Van Dinteren explains why structural funding is crucial: it takes 20 to 25 years (or longer) for an innovation district to fully develop, and precisely for that reason, a detailed plan with a fixed horizon is not the best starting point; change should be expected, and strategies must be able to adjust flexibly, with transparency and accountability essential.

This has direct policy implications for Amsterdam. First, funding for software should not be treated as a temporary project subsidy, but as a multi-year provision that grows with phase and ambition, ideally with co-funding by anchor institutions and other stakeholders, because governance is preferably funded jointly to create shared ownership and buy-in.

Second, the city must design mechanisms to prevent any place from establishing its own organisation with its own overhead, as that becomes both expensive and administratively diffuse. Arup’s emphasis on pragmatic action plans at the ecosystem level and on avoiding ‘overkill’ is guiding here.

Third, policy must explicitly safeguard that organisational capacity does not disappear after an event that undermines momentum.

Visibility, findability and legitimacy

Arup’s observation that impact examples often remain a well-kept secret shows why impact reporting is essential: visibility is a precondition for legitimacy, as well as for acquisition, talent attraction, and the continuity of funding.

At the same time, Amsterdam must find a balance that Van Dinteren explicitly addresses: social promises are often made generously in many innovation district plans, while robust evidence is often lacking. Risks such as displacement and congestion are real.

Amsterdam’s 2023 strategy acknowledges this by positioning inclusion as a development principle and stating that innovation districts must be open and accessible to everyone, and that amenities should also be attractive to people in surrounding neighbourhoods.

The policy consequence is that impact and inclusion should not be added as separate chapters, but built into core products as quality criteria. The proposition overview should therefore not only show ‘who is who’, but also which societal applications are visible, how residents can participate (for example, through open days, low-threshold events, lifelong learning (LLO) pathways), and which effects (positive and negative) are being monitored.

The narrative should not only project ambition but also include a credible ‘reason to believe,’ as stakeholders phrase it. If Amsterdam does this, an implementation model emerges in which profiling, governance, and legitimacy reinforce one another: you make visible what is happening, you organise collaboration around focus areas and ecosystems, and you explain to the public what the city gains from it, and how you will recalibrate when social effects turn out to be undesirable.
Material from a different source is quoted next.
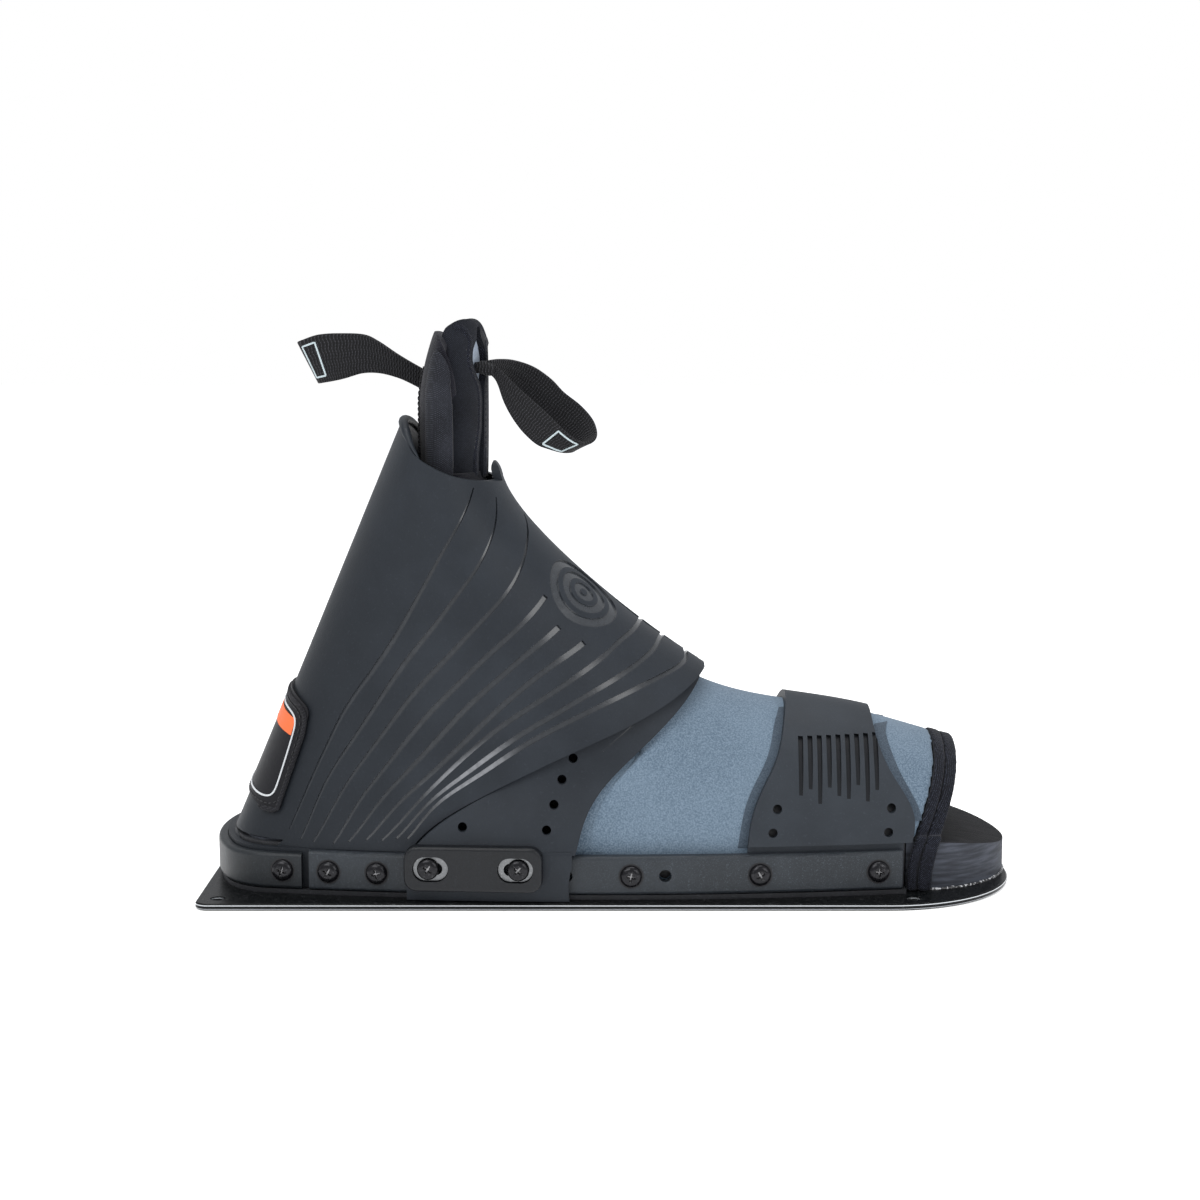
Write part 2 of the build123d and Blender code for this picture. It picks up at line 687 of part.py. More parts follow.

That makes innovation district policy not only attractive, but also defensible and sustainable.

References

  • Municipality of Amsterdam (2023). Strategie innovatiedistricten. Amsterdam (December 2023).
  • Arup / Paul Jansen (2024). Nota Strategie Innovatie Districten – Amsterdam: Ontwikkelfase en prioritering, vervolgacties (ID AMS, version Dec 2024).
  • Van Dinteren, Jacques (2023). Conditions for the successful development of an innovation district. Paper for the 40th IASP World Conference on Science Parks and Areas of Innovation, Luxembourg, 12-15 September 2023.